◆ Task goal
What is needed is an exact copy of the lines from the one containing "Write the Blender" to the one containing "MITRE_GAP = 0.0002", both lines included, and no other lines.

— BEGIN —

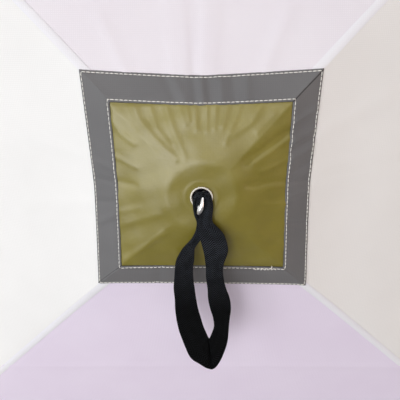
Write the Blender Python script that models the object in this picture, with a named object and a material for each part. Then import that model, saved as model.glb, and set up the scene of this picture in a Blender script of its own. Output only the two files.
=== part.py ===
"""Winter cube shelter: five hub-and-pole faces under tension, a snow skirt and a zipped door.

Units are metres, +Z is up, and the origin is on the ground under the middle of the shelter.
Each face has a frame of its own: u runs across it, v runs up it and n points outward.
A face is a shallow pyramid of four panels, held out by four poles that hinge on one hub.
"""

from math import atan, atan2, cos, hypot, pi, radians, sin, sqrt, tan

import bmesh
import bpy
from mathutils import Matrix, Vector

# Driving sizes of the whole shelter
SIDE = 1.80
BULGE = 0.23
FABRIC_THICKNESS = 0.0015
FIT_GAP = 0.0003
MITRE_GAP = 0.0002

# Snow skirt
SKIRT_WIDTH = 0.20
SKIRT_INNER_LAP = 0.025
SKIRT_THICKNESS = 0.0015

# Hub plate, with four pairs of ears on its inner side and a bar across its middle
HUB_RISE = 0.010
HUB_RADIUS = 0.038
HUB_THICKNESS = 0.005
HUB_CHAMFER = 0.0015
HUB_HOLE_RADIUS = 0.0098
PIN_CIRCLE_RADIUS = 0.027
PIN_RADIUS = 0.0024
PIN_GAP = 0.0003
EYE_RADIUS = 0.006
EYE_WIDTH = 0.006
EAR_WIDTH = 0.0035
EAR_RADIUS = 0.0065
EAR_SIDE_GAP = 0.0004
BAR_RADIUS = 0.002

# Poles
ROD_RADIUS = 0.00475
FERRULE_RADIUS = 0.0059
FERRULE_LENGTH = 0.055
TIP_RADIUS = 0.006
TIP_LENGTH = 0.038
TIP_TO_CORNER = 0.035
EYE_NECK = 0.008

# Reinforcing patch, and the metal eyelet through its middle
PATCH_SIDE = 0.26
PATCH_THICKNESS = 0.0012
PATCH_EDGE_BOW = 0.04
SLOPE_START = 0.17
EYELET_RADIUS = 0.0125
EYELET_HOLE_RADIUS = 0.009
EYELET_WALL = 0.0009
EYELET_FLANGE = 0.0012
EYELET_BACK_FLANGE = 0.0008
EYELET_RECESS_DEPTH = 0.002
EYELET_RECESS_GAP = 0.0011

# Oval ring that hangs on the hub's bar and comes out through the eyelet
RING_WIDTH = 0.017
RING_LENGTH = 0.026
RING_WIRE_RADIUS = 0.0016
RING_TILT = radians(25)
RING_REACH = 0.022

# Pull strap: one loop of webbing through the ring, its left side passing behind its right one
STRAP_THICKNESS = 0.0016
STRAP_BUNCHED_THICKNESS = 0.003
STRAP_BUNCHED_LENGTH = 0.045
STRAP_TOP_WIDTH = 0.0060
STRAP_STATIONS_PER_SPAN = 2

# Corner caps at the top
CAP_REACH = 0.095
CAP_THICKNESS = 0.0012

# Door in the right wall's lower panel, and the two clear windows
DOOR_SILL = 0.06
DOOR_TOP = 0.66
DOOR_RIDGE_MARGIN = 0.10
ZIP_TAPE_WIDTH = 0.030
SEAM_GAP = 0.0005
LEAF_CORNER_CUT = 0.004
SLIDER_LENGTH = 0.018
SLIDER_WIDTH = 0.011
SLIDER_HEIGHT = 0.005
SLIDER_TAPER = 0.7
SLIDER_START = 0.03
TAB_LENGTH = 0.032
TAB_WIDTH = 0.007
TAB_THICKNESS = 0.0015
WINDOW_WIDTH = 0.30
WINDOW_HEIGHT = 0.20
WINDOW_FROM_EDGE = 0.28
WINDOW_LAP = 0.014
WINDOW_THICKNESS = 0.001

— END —
— BEGIN —

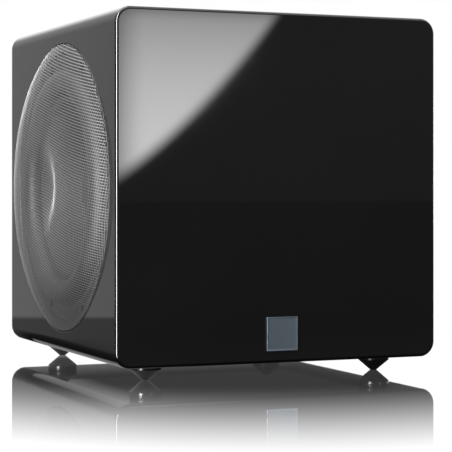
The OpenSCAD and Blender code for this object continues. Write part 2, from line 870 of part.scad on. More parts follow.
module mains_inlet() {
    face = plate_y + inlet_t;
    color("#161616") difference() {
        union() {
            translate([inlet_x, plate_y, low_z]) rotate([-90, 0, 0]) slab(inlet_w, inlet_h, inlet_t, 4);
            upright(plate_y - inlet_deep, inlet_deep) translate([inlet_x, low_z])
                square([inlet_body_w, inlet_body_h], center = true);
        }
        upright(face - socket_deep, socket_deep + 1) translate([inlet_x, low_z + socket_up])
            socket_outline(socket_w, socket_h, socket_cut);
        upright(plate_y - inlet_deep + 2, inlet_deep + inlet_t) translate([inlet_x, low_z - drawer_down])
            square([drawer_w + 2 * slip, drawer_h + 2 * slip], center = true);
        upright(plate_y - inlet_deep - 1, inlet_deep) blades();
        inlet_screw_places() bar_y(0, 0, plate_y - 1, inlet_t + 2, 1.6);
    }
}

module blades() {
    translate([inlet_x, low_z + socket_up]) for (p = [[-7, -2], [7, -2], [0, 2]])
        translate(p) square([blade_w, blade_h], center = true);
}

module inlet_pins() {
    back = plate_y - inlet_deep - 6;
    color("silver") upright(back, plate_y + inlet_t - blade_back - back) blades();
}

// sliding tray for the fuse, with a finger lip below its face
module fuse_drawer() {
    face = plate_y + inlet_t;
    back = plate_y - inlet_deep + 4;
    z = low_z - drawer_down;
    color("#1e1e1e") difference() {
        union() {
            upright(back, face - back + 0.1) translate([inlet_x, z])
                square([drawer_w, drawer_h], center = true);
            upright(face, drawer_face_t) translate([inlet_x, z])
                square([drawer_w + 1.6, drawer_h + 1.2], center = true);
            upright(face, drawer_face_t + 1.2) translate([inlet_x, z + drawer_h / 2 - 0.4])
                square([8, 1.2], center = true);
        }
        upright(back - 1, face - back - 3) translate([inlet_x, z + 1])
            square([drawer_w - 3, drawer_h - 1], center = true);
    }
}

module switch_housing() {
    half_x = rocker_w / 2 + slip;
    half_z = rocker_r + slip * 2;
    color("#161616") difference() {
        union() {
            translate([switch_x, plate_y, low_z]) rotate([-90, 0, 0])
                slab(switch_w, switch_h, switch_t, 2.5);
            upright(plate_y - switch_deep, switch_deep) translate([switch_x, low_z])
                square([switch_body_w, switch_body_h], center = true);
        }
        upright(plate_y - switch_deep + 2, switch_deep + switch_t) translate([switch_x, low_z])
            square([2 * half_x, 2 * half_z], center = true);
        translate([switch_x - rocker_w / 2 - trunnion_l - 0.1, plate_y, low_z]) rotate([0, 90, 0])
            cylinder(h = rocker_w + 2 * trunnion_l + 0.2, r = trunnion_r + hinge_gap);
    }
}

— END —

◆ Response
Write the Blender Python script that models the object in this picture, with a named object and a material for each part. Then import that model, saved as model.glb, and set up the scene of this picture in a Blender script of its own. Output only the two files.
=== part.py ===
"""Winter cube shelter: five hub-and-pole faces under tension, a snow skirt and a zipped door.

Units are metres, +Z is up, and the origin is on the ground under the middle of the shelter.
Each face has a frame of its own: u runs across it, v runs up it and n points outward.
A face is a shallow pyramid of four panels, held out by four poles that hinge on one hub.
"""

from math import atan, atan2, cos, hypot, pi, radians, sin, sqrt, tan

import bmesh
import bpy
from mathutils import Matrix, Vector

# Driving sizes of the whole shelter
SIDE = 1.80
BULGE = 0.23
FABRIC_THICKNESS = 0.0015
FIT_GAP = 0.0003
MITRE_GAP = 0.0002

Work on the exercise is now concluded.